I propose doing the following:

  # pdksh uses an arbitrary non-printing character to delimit color escape
  # sequences in the prompt. In practice, however, it is impossible to find
  # one single non-printing character that will work with all operating systems
  # and terminals. The Polyglot Prompt defaults to \021 for OpenBSD/NetBSD
  # and \016 for everything else.
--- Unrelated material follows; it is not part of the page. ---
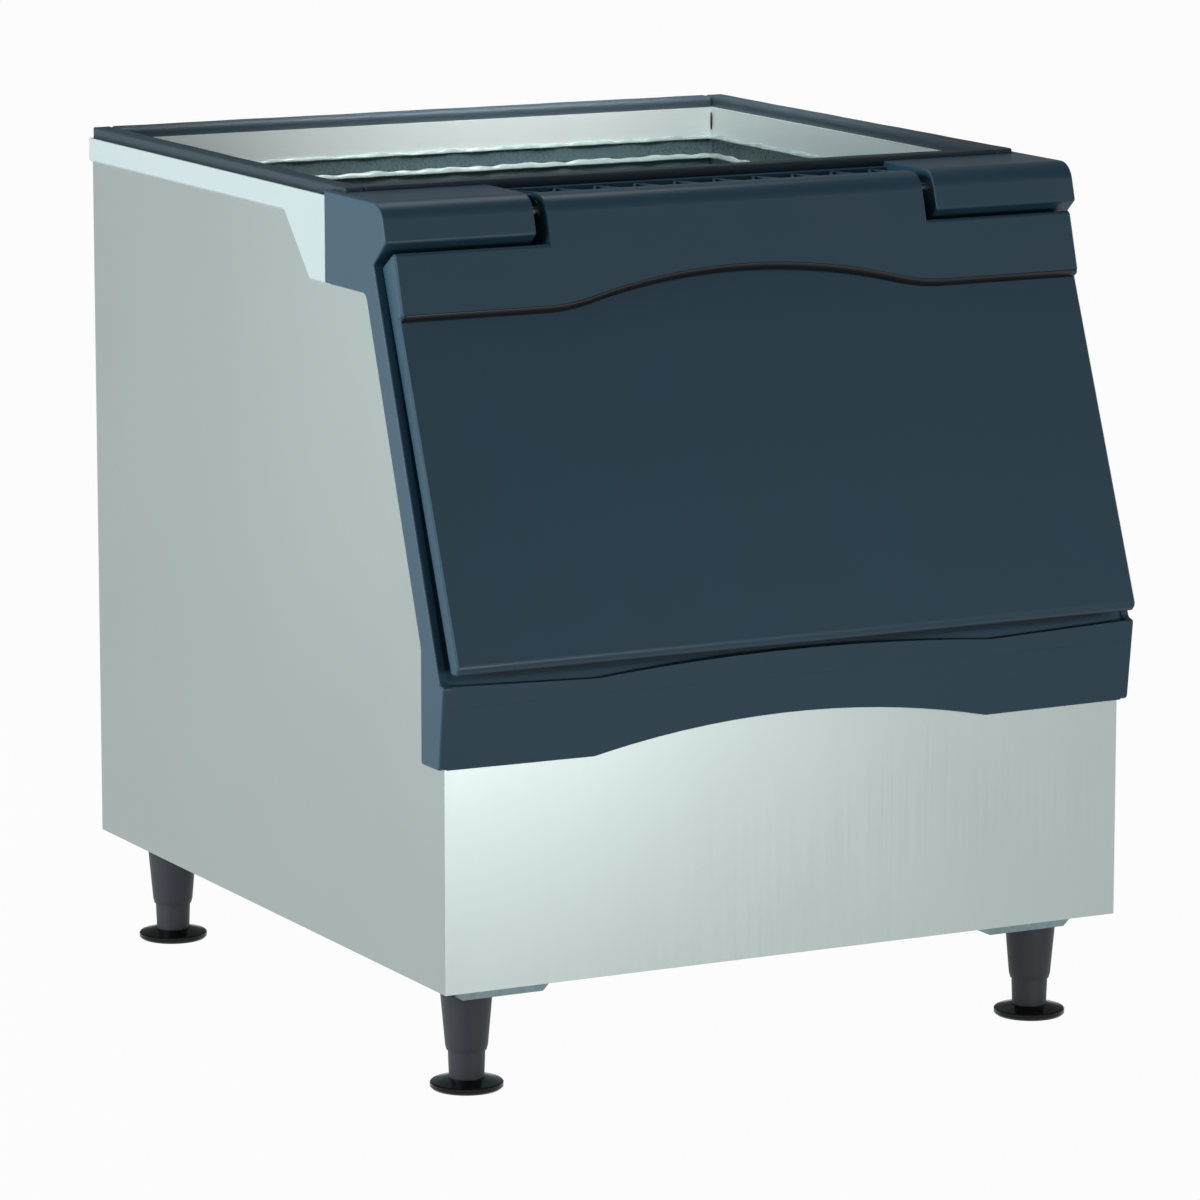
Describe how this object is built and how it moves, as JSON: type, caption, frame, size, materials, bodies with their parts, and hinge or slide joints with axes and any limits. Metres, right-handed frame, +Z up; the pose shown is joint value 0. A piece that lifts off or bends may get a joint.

If you want to specify your own non-printing
  # character, do so thus:
  #
  # POLYGLOT_NP="\016" # Set this variable to whatever value you like
  #
  # Or set POLYGLOT_PDKSH_COLORS=0 to disable color entirely in pdksh.

  case ${POLYGLOT_UNAME} in
    NetBSD*|OpenBSD*) POLYGLOT_NP=${POLYGLOT_NP:-"\021"} ;;
    *) POLYGLOT_NP=${POLYGLOT_NP:-"\016"} ;;
  esac

  if _polyglot_is_pdksh &&
     _polyglot_has_colors &&
     [ ${POLYGLOT_PDKSH_COLORS:-1} -ne 0 ]; then

    PS1=$(print "$POLYGLOT_NP\r")
    case $POLYGLOT_UNAME in
      NetBSD*|OpenBSD*) PS1=$PS1$(print "$POLYGLOT_NP") ;;
    esac
    PS1=$PS1$(print "\033[31;1m$POLYGLOT_NP")

etc.

That way we

  1. Make use of your solution for OpenBSD/NetBSD;
  2. Allow the user to tinker via setting POLYGLOT_NP themselves;
  3. Allow the user to avoid problems by turning color off (POLYGLOT_PDKSH_COLORS=0)

What do you think? If you agree, make the necessary changes, and I'll add a section to the documentation explaining how it all works.

scuzzilla commented 1 year ago

Hi @agkozak,

Thank you for reviewing my comments. The proposed changes are completely reasonable, and I've already incorporated them into the original PR.

Please let me know if there's anything else you'd like to add or modify before merging.

Best, Salvatore.

agkozak commented 1 year ago

Fantastic. Thanks for all your help.